The membership covers your clinical evaluation, provider access, check-ins, coaching, lab coordination, and side effect management. Medication is a separate cost entirely, and this is where things get expensive. Brand-name GLP-1s can run over $1,000 per month without insurance.
Ro offers an insurance concierge service that verifies your benefits, handles paperwork, and submits prior authorization requests on your behalf. The process typically takes one to three weeks. If your initial prescription isn’t covered, the concierge will work with your insurer on alternatives. This is a genuinely useful feature, since navigating GLP-1 insurance coverage is notoriously frustrating.
Common Side Effects to Expect
GLP-1 medications come with well-documented side effects, and Ro’s program doesn’t change that. Nausea is the most common issue, affecting up to 50% of patients. Most episodes are mild to moderate and tend to fade as your body adjusts to the medication over several weeks. The nausea is dose-dependent, meaning it’s more likely when your dose increases.
Diarrhea is also very common (affecting at least 1 in 10 patients). Vomiting, constipation, abdominal pain, and indigestion are relatively common as well, occurring in roughly 1 to 10 out of every 100 patients. Other reported side effects include injection site reactions (redness, itching, or rash), headache, and upper respiratory symptoms, though these rarely cause people to stop treatment. In clinical trials, only about 4% of patients discontinued treatment specifically because of nausea.
Where Ro Falls Short
The biggest limitation is the fully virtual model. You won’t get a physical exam, and your provider is working entirely from your self-reported health history and lab results.
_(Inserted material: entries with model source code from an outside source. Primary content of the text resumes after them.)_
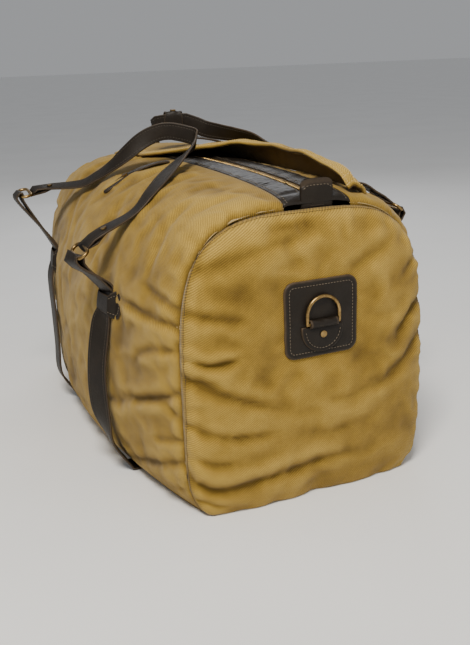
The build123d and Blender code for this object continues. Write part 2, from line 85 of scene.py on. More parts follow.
def bag_profile(x, side, edge, foot, count):
    """One side of the bag at a station, from the mouth edge down to the foot."""
    half, rise, sharp = (float(v) for v in bag_shape(x))
    upper = np.linspace(np.arccos((abs(edge) / half) ** (sharp / 2)), 0, 300)
    lower = np.linspace(0, np.arcsin(((belt_height - foot) / base_drop) ** 2.5), 120)[1:]
    up = np.c_[half * np.cos(upper) ** (2 / sharp), belt_height + rise * np.sin(upper) ** (2 / sharp)]
    low = np.c_[half * np.cos(lower) ** 0.4, belt_height - base_drop * np.sin(lower) ** 0.4]
    line, run = evenly(np.r_[up, low], count)
    return np.c_[line[:, 0] * side, line[:, 1]], run


def grid_normals(P, away):
    """Outward directions over a grid of points."""
    n = np.cross(np.gradient(P, axis=0), np.gradient(P, axis=1))
    n /= np.maximum(np.linalg.norm(n, axis=2, keepdims=True), 1e-12)
    return n if (n * away).sum() > 0 else -n


def soft_noise(P, scale, seed, octaves=3):
    """Smooth noise over points, about -1 to 1."""
    flat = P.reshape(-1, 3) * scale
    shift = Vector((seed * 7.31, seed * 3.17, seed * 1.73))
    out = [noise.fractal(Vector(p) + shift, 0.9, 2.1, octaves) for p in flat]
    return np.array(out).reshape(P.shape[:2])


def smooth_path(points, count):
    """A smooth run through a few given points, evenly divided."""
    p = np.array(points, float)
    p = np.r_[[2 * p[0] - p[1]], p, [2 * p[-1] - p[-2]]]
    out = []
    for i in range(1, len(p) - 2):
        a, b, c, d = p[i - 1:i + 3]
        for t in np.linspace(0, 1, 24, endpoint=False):
            out.append(0.5 * (2 * b + (c - a) * t + (2 * a - 5 * b + 4 * c - d) * t * t
                              + (3 * b - a - 3 * c + d) * t ** 3))
    out.append(p[-2])
    return evenly(np.array(out), count)[0]


def ramp(value):
    value = np.clip(value, 0, 1)
    return value * value * (3 - 2 * value)


def crease(A, B, points, depth, width, start=0.0, end=0.35, lift=0.55):
    """Height of one fold: a valley along a path over a surface, with the cloth raised beside it."""
    path = smooth_path(points, 60)
    run = np.gradient(path, axis=0)
    run /= np.linalg.norm(run, axis=1, keepdims=True)
    da = A[..., None] - path[:, 0]
    db = B[..., None] - path[:, 1]
    d2 = da * da + db * db
    k = d2.argmin(-1)
    near = np.sqrt(np.take_along_axis(d2, k[..., None], -1)[..., 0])
    sa = np.take_along_axis(da, k[..., None], -1)[..., 0]
    sb = np.take_along_axis(db, k[..., None], -1)[..., 0]
    across = near * np.sign(run[k][..., 0] * sb - run[k][..., 1] * sa)
    t = k / 59.0
    fade = (ramp(t / start) if start else 1.0) * (ramp((1 - t) / end) if end else 1.0)
    w = width * (0.55 + 0.45 * fade)
    shape = -np.exp(-(near / w) ** 1.25)
    shape = shape + lift * np.exp(-((across - 1.7 * w) / (1.3 * w)) ** 2)
    shape = shape + 0.6 * lift * np.exp(-((across + 1.8 * w) / (1.5 * w)) ** 2)
    return depth * shape * fade * np.exp(-np.maximum(near - 5 * width, 0) / width)


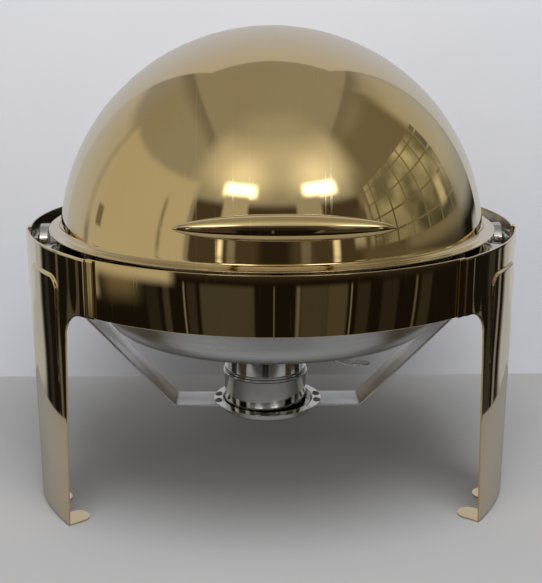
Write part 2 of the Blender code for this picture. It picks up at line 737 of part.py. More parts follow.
def fuel_cup():
    """Open cup that holds the fuel, with a beaded rim."""
    low = TRAY_RIM_Z - TRAY_DEPTH + GAP
    rim = CUP_RIM_Z
    inner = CUP_R - CUP_WALL
    bead = CUP_R + 1.2 * MM
    profile = [(0.0, low), (CUP_R - 2.0 * MM, low), (CUP_R, low + 2.0 * MM), (CUP_R, rim - 3.4 * MM),
               (bead, rim - 2.6 * MM), (bead, rim - 0.6 * MM), (CUP_R + 0.5 * MM, rim),
               (inner, rim), (inner, low + 2.4 * MM), (inner - 1.6 * MM, low + CUP_WALL),
               (0.0, low + CUP_WALL)]
    mesh = shift(turned(profile, 36, closed=False), CUP_X, BURNER_Y)
    return finish("fuel_cup", mesh, "steel", (CUP_X, BURNER_Y, low))


def fuel_collar():
    """Collar that drops into the cup's mouth and narrows it to the flame opening."""
    rim = CUP_RIM_Z + GAP
    top = COLLAR_TOP_Z
    sheet = CUP_WALL
    profile = [(COLLAR_R, rim - 8.0 * MM), (COLLAR_R, rim), (CUP_R + 0.4 * MM, rim),
               (CUP_R + 0.4 * MM, rim + 1.2 * MM), (COLLAR_R, rim + 1.6 * MM), (COLLAR_R, top - 2.0 * MM),
               (COLLAR_R - 2.0 * MM, top), (FLAME_R, top), (FLAME_R, top - sheet),
               (COLLAR_R - 2.4 * MM, top - sheet), (COLLAR_R - sheet, top - 2.4 * MM),
               (COLLAR_R - sheet, rim - 8.0 * MM)]
    mesh = shift(turned(profile, 36), CUP_X, BURNER_Y)
    collar = finish("fuel_collar", mesh, "steel", (CUP_X, BURNER_Y, top))
    place = damper_pivot()
    hole = round_cutter("collar_hole", place - Vector((0, 0, 4.0 * MM)), place + Vector((0, 0, 3.0 * MM)),
                        RIVET_R + GAP, 12)
    combine(collar, hole, "DIFFERENCE")
    return collar


def damper_pivot():
    """Centre of the damper's rivet, on top of the collar."""
    turn = radians(LEVER_ANGLE)
    return Vector((CUP_X + DAMPER_PIVOT_R * cos(turn), BURNER_Y + DAMPER_PIVOT_R * sin(turn), COLLAR_TOP_Z))


def damper_point(out, across, height):
    """A point by its distance along the lever from the rivet, across it, and above the plate."""
    turn = radians(LEVER_ANGLE)
    base = damper_pivot()
    x = base.x + out * cos(turn) - across * sin(turn)
    y = base.y + out * sin(turn) + across * cos(turn)
    return (x, y, base.z + GAP + height)


def damper_plate():
    """The swinging lid over the flame opening, with its lever in one piece."""
    half = 6.5 * MM
    centre = -DAMPER_PIVOT_R
    reach = 12.0 * MM
    meet = degrees(atan2(half + 1.0 * MM, sqrt(DAMPER_R ** 2 - (half + 1.0 * MM) ** 2)))
    outline = arc((centre, 0.0), DAMPER_R, meet, 360.0 - meet, 26)
    outline += [(0.0, -half - 1.0 * MM), (reach, -half), (reach, half), (0.0, half + 1.0 * MM)]
    mesh = prism(outline, damper_point, (0.0, DAMPER_SHEET))
    plate = finish("damper_plate", mesh, "steel", damper_pivot())
    middle = DAMPER_SHEET / 2.0
    strap = [(reach - 2.0 * MM, middle), (reach + 18.0 * MM, middle),
             (LEVER_LENGTH - 12.0 * MM, middle - LEVER_DROP), (LEVER_LENGTH, middle - LEVER_DROP)]
    lever_outline = strip_outline([Vector(point) for point in strap], DAMPER_SHEET)
    lever = prism(lever_outline, lambda out, height, across: damper_point(out, across, height),
                  (-half + 0.6 * MM, half - 0.6 * MM))
    combine(plate, finish("damper_lever_guide", lever, "steel"), "UNION")
    place = damper_pivot()
    hole = round_cutter("damper_hole", place - Vector((0, 0, 2.0 * MM)), place + Vector((0, 0, 5.0 * MM)),
                        RIVET_R + GAP, 12)
    combine(plate, hole, "DIFFERENCE")
    return plate


def damper_grip():
    """The rounded finger tab fixed on top of the lever's end."""
    start = LEVER_LENGTH - 7.0 * MM
    radius = 7.0 * MM
    low = DAMPER_SHEET + GAP - LEVER_DROP
    outline = [(start, -radius)] + arc((start + 9.0 * MM, 0.0), radius, -90.0, 90.0, 10) + [(start, radius)]
    mesh = prism(outline, damper_point, (low, low + 1.6 * MM))
    return finish("damper_grip", mesh, "steel", damper_point(start, 0.0, low))


def damper_rivet():
    """The rivet that the damper swings on."""
    under = CUP_WALL + GAP
    over = GAP + DAMPER_SHEET + GAP
    profile = [(0.0, over + 1.4 * MM), (2.4 * MM, over + 1.1 * MM), (3.8 * MM, over), (RIVET_R, over),
               (RIVET_R, -under), (3.4 * MM, -under), (3.0 * MM, -under - 1.0 * MM), (0.0, -under - 1.0 * MM)]
    place = damper_pivot()
    mesh = shift(turned(profile, 12, closed=False), place.x, place.y, place.z)
    return finish("damper_rivet", mesh, "steel", place)


# ----------------------------------------------------------------- assembly

def ride(name, place, pieces):
    """Parent the pieces of one moving body to an empty on its joint's axis."""
    pivot = bpy.data.objects.new(name, None)
    pivot.location = place
    bpy.context.collection.objects.link(pivot)
    bpy.context.view_layer.update()
    for piece in pieces:
        piece.parent = pivot
        piece.matrix_parent_inverse = pivot.matrix_world.inverted()


def stand():
    """The ring, its legs, the pan seat, the pivots' fixed half and the burner's carrier."""
    lap = LEG_WING - LAP
    left, right, rear = LEG_AZIMUTHS.values()
    for name, before, after in (("front_band", left, right), ("rear_band_right", right, rear),
                                ("rear_band_left", rear, left + 360.0)):
        band(name, before + lap, after - lap)
    for name, azimuth in LEG_AZIMUTHS.items():
        leg(name, azimuth)
    pan_shelf()
    for number, azimuth in enumerate(PAD_AZIMUTHS, 1):
        rest_pad("rest_pad_%d" % number, azimuth)
    number = 0
    for side, word in ((-1.0, "left"), (1.0, "right")):
        pivot_bracket("pivot_bracket_" + word, side)
        stop_pin("stop_pin_" + word, side)
        pivot_bolt("pivot_bolt_" + word, side)
        pivot_ring("pivot_spacer_" + word, side, (EAR_X[1] + GAP, BRACKET_X[0] - GAP), SPACER_R, "nylon")
        pivot_ring("pivot_washer_" + word, side, (WASHER_X, EAR_X[0] - GAP), WASHER_R, "steel")
        burner_arm("burner_arm_" + word, side)
        arm_bolt("arm_bolt_" + word, side)
        for place in rivet_places(side):
            number += 1
            tray_rivet("tray_rivet_%d" % number, place)
    burner_tray()
    water_flange_z = SHELF_TOP_Z + GAP + PAN_WALL
    food_flange_z = water_flange_z + GAP + PAN_WALL
    pan("water_pan", (WATER_FLANGE_R, water_flange_z, WATER_TOP_R, WATER_LOW_R, WATER_CORNER, WATER_BASE_Z),
        "brushed_steel")
    pan("food_pan", (FOOD_FLANGE_R, food_flange_z, FOOD_TOP_R, FOOD_LOW_R, FOOD_CORNER, FOOD_BASE_Z), "steel")


def cover():
    """Everything that rolls back with the cover."""
    pieces = [cover_shell(), cover_handle()]
    for side, word in ((-1.0, "left"), (1.0, "right")):
        pieces.append(handle_post("handle_post_" + word, side))
        pieces.append(handle_screw("handle_screw_" + word, side))
        pieces.append(pivot_ear("pivot_ear_" + word, side))
    ride("cover_axis", (0.0, 0.0, PIVOT_Z), pieces)


def fuel_holder():
    """The cup with its collar lifts out of the tray; the damper swings on the collar."""
    held = [fuel_cup(), fuel_collar(), damper_rivet()]
    swung = [damper_plate(), damper_grip()]
    ride("fuel_holder_seat", (CUP_X, BURNER_Y, TRAY_RIM_Z - TRAY_DEPTH), held)
    ride("damper_axis", damper_pivot(), swung)


def main():
    for old in list(bpy.data.objects):
        bpy.data.objects.remove(old)
    stand()
    cover()
    fuel_holder()
    bpy.context.view_layer.update()


main()
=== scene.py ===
"""Looks of the roll-top chafing dish food warmer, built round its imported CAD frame.

Every visible piece is a fine mesh that stands for one CAD node and rides on that node's body.
Heights and radii are read from the frame; azimuths are in degrees from the front (-Y), positive
towards +X. The sheet metal has rolled or broken edges, so that each edge catches the light.
"""

import json
from math import asin, atan2, cos, degrees, hypot, pi, radians, sin, sqrt

import bmesh
import bpy
from mathutils import Matrix, Vector


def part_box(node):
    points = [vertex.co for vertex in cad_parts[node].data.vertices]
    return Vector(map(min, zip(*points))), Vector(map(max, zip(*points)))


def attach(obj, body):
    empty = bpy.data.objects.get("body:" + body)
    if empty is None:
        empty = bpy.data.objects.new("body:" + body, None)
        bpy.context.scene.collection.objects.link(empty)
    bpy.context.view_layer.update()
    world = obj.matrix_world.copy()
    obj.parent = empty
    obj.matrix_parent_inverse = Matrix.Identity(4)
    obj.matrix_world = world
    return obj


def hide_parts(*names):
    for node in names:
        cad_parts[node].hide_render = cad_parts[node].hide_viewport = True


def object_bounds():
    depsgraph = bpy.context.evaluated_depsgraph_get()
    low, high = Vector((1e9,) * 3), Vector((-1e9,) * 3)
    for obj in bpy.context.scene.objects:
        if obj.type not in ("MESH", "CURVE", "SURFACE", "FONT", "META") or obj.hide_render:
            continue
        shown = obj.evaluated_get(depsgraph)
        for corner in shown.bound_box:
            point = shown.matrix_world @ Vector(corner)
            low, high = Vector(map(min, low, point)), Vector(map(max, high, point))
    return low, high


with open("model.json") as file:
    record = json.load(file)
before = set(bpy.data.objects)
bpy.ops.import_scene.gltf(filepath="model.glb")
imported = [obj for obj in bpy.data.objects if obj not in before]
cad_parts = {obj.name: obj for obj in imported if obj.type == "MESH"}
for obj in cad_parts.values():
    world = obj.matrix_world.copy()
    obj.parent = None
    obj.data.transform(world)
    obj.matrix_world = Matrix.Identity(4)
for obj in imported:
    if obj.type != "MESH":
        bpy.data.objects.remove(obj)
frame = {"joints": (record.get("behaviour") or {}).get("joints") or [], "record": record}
cad_low, cad_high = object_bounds()

MM = 0.001
FINE = 256                      # facets round the cover and the pans
MEDIUM = 128
SMALL = 64

BODIES = frame["record"]["behaviour"]["bodies"]
BODY_OF = {node: name for name, members in BODIES.items() for node in members}
JOINTS = {joint["name"]: joint for joint in frame["joints"]}
PIVOT = Vector(JOINTS["cover_roll"]["pos_m"])
DAMPER_PIVOT = Vector(JOINTS["damper_swing"]["pos_m"])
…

For most people seeking weight loss medication, this is adequate. But if you have complex medical conditions, an in-person relationship with a doctor who knows your full history may be safer.
Cost transparency can also be confusing. The low promotional price and membership fee get your attention, but the total monthly expense including medication is significantly higher. If your insurance doesn’t cover GLP-1s, you could be looking at well over $1,000 per month total, which Ro’s marketing doesn’t always make immediately obvious.
There’s also the question of what happens when you stop. GLP-1 medications are effective while you take them, but weight regain after discontinuation is common across all providers, not just Ro. The coaching and lifestyle components of the program are meant to help with long-term habits, but they’re relatively light compared to a dedicated in-person weight management clinic.
How Ro Compares to Seeing a Doctor in Person
The medications are identical. A prescription for Wegovy from Ro is the same drug at the same dose you’d get from an obesity medicine specialist. The main differences are convenience, cost structure, and depth of care. Ro is faster to get started (days rather than weeks for an appointment), available from home, and bundles insurance navigation into the membership. An in-person provider offers hands-on exams, may catch things a telehealth visit misses, and can coordinate more easily with your other doctors.
For someone who is otherwise healthy, has a BMI that qualifies for GLP-1 treatment, and wants a streamlined path to medication with ongoing support, Ro is a reasonable option. It’s a real medical service prescribing real medications under licensed supervision. The “is it legit” answer is yes, with the caveat that legitimacy doesn’t automatically mean it’s the best fit for every person’s situation or budget.